The Kremlin learned of U.S. battle plans for the Persian Gulf War through its electronic spy network based in Cuba and now may be seeking information for Iraqi leader Saddam Hussein, the Miami Herald reported today.

It once was "unheard of that Soviet intelligence agents would work for other countries," former Soviet military official Stanislav Lunev was quoted as saying. "But now it looks like they have begun to look for information in the interest of Saddam Hussein."CIA spokesmen would not comment on the claims by Lunev, a colonel in Soviet military intelligence, known as GRU. Lunev defected in 1992, a year after the gulf war and months after the collapse of the Soviet Union in late 1991.

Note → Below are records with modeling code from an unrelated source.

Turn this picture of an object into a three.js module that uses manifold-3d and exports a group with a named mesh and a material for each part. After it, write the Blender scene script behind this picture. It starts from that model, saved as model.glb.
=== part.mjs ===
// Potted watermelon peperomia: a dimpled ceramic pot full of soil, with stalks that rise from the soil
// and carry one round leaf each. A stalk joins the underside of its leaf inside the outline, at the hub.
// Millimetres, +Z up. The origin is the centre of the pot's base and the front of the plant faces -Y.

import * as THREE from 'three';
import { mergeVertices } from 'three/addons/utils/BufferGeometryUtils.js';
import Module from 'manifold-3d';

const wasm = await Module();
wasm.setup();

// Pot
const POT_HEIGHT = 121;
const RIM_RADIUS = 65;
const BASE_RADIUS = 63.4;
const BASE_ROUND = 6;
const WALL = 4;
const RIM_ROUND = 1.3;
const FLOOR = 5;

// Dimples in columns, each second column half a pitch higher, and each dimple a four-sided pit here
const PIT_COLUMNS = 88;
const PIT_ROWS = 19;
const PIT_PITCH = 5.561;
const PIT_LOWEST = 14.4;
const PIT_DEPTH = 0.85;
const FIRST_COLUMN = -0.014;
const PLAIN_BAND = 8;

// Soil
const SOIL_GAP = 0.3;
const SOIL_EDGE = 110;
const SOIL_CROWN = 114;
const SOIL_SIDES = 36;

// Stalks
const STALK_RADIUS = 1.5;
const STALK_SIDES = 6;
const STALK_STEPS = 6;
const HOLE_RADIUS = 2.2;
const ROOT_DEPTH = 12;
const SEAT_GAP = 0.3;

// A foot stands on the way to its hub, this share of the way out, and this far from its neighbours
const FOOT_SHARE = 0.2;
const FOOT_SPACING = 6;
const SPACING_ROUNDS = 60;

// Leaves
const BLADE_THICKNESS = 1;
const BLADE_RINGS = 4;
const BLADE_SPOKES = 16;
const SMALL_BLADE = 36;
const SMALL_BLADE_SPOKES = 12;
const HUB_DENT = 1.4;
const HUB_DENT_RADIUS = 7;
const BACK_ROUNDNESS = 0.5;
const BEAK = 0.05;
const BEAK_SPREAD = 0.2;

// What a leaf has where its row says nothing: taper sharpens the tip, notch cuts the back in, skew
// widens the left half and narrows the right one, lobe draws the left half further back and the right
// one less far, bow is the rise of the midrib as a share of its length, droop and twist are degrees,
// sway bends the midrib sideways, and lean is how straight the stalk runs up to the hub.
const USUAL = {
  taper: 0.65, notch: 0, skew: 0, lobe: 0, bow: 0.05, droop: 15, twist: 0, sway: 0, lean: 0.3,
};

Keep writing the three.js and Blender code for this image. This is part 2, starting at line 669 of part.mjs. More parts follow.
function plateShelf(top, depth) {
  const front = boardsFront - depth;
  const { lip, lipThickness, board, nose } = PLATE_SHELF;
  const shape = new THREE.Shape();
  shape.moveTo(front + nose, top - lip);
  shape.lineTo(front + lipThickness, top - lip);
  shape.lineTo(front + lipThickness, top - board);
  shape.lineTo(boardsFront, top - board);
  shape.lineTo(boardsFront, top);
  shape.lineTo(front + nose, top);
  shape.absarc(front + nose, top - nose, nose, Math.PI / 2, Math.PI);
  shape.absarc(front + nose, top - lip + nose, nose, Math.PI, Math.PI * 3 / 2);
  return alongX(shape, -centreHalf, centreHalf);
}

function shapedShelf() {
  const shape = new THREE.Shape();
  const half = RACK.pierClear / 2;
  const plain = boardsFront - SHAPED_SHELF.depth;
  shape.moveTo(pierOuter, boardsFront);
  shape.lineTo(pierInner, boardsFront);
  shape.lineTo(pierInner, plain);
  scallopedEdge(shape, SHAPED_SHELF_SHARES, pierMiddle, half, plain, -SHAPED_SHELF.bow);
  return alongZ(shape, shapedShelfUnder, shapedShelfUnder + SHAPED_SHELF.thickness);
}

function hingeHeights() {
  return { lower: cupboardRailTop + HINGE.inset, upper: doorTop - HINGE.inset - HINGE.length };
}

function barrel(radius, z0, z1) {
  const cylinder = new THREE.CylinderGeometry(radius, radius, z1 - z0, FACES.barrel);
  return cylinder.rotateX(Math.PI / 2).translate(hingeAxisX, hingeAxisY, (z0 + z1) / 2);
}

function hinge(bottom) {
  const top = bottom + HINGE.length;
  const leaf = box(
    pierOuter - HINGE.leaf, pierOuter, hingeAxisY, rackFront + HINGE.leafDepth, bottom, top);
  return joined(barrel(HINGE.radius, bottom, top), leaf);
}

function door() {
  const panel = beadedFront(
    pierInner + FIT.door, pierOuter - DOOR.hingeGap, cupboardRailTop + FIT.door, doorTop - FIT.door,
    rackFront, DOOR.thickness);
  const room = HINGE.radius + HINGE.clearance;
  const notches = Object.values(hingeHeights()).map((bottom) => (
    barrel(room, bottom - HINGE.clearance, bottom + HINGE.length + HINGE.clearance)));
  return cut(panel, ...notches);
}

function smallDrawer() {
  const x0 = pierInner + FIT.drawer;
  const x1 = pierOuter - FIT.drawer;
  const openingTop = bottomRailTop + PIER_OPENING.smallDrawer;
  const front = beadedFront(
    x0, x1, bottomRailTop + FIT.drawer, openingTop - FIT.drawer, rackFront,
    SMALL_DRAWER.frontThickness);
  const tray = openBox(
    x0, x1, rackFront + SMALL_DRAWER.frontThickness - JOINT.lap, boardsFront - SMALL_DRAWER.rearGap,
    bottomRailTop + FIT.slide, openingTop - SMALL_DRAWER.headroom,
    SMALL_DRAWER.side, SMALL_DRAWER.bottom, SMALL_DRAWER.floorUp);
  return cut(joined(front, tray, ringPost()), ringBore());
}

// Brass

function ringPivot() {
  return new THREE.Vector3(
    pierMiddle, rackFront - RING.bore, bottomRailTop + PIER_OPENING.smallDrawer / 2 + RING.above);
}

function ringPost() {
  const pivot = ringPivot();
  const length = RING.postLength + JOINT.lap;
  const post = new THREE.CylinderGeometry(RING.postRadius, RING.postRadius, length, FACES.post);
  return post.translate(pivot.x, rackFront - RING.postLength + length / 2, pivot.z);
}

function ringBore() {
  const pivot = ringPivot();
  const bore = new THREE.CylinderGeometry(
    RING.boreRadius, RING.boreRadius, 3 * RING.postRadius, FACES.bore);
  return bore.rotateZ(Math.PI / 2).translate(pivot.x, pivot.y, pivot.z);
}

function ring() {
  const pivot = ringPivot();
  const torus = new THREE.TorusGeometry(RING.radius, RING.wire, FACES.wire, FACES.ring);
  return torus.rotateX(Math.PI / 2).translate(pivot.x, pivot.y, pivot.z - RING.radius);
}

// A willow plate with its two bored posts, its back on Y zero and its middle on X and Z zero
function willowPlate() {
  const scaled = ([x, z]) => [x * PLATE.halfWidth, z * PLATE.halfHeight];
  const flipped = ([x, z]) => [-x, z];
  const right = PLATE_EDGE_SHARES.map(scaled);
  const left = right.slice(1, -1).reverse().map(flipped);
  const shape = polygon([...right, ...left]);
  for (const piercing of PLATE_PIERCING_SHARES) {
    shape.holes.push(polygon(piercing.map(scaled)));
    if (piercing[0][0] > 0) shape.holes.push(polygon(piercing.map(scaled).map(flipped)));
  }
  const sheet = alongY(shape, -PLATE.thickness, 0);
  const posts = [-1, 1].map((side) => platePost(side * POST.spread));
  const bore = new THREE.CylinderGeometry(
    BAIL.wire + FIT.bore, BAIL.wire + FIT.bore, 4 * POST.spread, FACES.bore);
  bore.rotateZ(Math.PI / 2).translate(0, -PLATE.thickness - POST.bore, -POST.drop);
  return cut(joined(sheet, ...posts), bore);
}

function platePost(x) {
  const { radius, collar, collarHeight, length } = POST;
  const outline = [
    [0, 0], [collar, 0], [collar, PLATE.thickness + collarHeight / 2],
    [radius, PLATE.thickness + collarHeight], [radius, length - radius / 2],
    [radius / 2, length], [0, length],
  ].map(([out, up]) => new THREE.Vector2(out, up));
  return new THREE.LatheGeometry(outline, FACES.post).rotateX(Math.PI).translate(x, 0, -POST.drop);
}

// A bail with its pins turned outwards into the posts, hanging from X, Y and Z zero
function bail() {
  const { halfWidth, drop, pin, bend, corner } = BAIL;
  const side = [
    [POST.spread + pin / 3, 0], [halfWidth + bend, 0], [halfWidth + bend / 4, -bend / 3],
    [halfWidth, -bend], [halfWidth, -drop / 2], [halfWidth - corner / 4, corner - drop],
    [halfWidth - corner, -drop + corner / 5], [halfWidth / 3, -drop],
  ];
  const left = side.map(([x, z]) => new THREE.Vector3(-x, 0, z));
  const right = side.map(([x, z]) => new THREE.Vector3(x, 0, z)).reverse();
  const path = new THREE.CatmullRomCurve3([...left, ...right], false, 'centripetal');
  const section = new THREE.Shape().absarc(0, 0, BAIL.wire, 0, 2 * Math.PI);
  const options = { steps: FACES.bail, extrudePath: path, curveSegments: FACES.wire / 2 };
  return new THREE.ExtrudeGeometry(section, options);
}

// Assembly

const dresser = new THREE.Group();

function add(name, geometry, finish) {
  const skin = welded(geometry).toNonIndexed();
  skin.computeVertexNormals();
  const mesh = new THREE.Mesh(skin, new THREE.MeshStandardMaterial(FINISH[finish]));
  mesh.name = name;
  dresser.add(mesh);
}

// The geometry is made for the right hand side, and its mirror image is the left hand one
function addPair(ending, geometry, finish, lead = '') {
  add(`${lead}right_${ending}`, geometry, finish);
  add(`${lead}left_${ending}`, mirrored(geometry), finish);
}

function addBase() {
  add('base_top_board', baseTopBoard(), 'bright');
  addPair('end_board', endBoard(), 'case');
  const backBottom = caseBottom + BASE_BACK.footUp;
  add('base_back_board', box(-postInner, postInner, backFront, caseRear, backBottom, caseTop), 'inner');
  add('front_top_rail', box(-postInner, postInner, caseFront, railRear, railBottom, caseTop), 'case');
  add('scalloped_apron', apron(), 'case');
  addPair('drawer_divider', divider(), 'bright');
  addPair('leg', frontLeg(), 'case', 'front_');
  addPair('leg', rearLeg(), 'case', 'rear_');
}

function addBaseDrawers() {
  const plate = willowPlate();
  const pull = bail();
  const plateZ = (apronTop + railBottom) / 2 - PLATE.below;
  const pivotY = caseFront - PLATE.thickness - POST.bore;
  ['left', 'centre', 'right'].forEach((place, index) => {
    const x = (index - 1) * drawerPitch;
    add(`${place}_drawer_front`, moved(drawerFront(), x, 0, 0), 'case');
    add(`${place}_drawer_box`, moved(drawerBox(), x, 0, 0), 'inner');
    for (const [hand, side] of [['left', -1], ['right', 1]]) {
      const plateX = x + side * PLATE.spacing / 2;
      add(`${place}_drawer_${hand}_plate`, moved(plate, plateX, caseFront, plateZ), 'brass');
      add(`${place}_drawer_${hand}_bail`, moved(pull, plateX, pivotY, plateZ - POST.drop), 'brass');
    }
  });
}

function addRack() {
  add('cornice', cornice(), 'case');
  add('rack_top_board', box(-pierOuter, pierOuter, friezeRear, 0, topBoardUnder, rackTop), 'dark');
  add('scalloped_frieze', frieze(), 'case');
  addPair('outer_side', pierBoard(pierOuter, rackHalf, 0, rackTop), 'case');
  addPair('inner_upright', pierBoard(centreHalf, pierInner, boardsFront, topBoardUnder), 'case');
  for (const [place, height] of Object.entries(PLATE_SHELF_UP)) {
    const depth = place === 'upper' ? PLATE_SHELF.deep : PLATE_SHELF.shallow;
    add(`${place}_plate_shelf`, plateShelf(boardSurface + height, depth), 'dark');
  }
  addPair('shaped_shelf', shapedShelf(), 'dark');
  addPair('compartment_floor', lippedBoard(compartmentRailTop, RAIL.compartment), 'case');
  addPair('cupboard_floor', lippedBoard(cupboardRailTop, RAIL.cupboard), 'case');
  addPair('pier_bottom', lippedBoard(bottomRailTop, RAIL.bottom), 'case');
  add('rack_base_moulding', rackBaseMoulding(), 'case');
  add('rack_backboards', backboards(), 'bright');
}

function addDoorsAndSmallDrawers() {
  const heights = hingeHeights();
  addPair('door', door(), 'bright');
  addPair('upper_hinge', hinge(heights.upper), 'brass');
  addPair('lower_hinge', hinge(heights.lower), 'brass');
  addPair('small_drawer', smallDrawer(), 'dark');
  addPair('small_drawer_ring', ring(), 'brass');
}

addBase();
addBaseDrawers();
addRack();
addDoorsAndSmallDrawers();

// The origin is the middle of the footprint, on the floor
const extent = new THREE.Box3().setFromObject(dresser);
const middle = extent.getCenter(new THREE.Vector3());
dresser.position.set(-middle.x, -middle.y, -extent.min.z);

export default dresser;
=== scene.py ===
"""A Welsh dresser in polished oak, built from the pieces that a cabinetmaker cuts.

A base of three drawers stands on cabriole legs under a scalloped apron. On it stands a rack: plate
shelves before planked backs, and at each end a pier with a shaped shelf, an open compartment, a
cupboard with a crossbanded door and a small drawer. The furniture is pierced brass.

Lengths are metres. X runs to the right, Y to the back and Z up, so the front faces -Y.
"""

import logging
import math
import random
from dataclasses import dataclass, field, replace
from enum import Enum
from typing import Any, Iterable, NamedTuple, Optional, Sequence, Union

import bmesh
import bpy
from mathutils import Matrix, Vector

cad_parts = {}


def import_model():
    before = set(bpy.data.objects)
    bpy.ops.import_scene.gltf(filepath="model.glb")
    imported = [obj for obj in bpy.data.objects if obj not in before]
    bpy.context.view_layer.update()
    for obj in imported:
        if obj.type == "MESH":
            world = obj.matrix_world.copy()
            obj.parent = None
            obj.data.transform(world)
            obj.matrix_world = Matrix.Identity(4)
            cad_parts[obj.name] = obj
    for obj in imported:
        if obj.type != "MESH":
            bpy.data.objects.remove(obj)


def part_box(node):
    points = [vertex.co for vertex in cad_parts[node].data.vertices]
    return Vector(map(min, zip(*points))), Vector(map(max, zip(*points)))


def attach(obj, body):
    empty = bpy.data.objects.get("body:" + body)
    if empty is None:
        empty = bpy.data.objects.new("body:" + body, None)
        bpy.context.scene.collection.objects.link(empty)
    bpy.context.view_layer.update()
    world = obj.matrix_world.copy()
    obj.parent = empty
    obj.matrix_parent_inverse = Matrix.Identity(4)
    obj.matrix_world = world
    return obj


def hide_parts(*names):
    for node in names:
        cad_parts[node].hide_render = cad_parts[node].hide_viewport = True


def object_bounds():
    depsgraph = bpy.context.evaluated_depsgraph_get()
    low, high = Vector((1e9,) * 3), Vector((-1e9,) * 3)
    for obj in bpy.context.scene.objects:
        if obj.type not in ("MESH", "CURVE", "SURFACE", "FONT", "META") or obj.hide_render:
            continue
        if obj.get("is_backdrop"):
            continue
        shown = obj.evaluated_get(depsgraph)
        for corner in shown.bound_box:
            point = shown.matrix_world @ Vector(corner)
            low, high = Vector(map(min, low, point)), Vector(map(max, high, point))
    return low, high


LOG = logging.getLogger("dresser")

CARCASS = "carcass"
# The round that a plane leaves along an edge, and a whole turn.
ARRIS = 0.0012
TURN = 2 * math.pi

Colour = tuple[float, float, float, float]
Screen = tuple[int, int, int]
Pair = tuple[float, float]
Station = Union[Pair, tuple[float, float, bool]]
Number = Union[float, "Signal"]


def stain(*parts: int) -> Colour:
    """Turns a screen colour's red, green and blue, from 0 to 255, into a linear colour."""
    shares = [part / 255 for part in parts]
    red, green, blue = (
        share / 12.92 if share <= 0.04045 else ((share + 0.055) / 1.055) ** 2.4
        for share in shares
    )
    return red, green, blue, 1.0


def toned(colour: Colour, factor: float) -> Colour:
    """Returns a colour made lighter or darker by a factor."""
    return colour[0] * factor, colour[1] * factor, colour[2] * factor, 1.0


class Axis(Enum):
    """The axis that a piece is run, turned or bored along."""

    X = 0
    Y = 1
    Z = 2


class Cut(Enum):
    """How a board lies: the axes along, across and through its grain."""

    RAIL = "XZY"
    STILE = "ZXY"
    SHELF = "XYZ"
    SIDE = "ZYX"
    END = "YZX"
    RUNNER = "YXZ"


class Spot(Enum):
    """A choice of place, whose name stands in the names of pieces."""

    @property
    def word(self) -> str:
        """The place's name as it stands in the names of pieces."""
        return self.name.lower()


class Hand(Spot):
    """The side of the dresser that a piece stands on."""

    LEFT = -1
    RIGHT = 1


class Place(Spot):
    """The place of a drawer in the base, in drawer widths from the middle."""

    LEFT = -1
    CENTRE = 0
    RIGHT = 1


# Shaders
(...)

Other U.S. intelligence experts told the newspaper his description of Russia's Lourdes spy center in Cuba was accurate - and that he is considered credible.

Lunev said he learned that Moscow knew of the war plans when his GRU bosses asked him to analyze possible U.S. strategies based on secret cables sent by Moscow to the Soviet Embassy in Washington in late 1990 and early 1991.

The cables summarized intercepts of U.S. communications, from the chatter of U.S. warplane pilots in flight to the private telephone conversations of soldiers and their families.

He said he knows the information in the cables came from Lourdes because of the coding, and because friends and officials at the GRU told him so when he vacationed in Moscow after the war.

Built by the GRU in the 1970s in a Havana suburb, Lourdes' antennas can reportedly pick up electronic signals - cellular, cordless or microwave phone calls, as well as CB and radios - up to 1,000 miles away. The U.S. Central Command, which is responsible for U.S. forces in the Middle East, is within range because it is based in Tampa.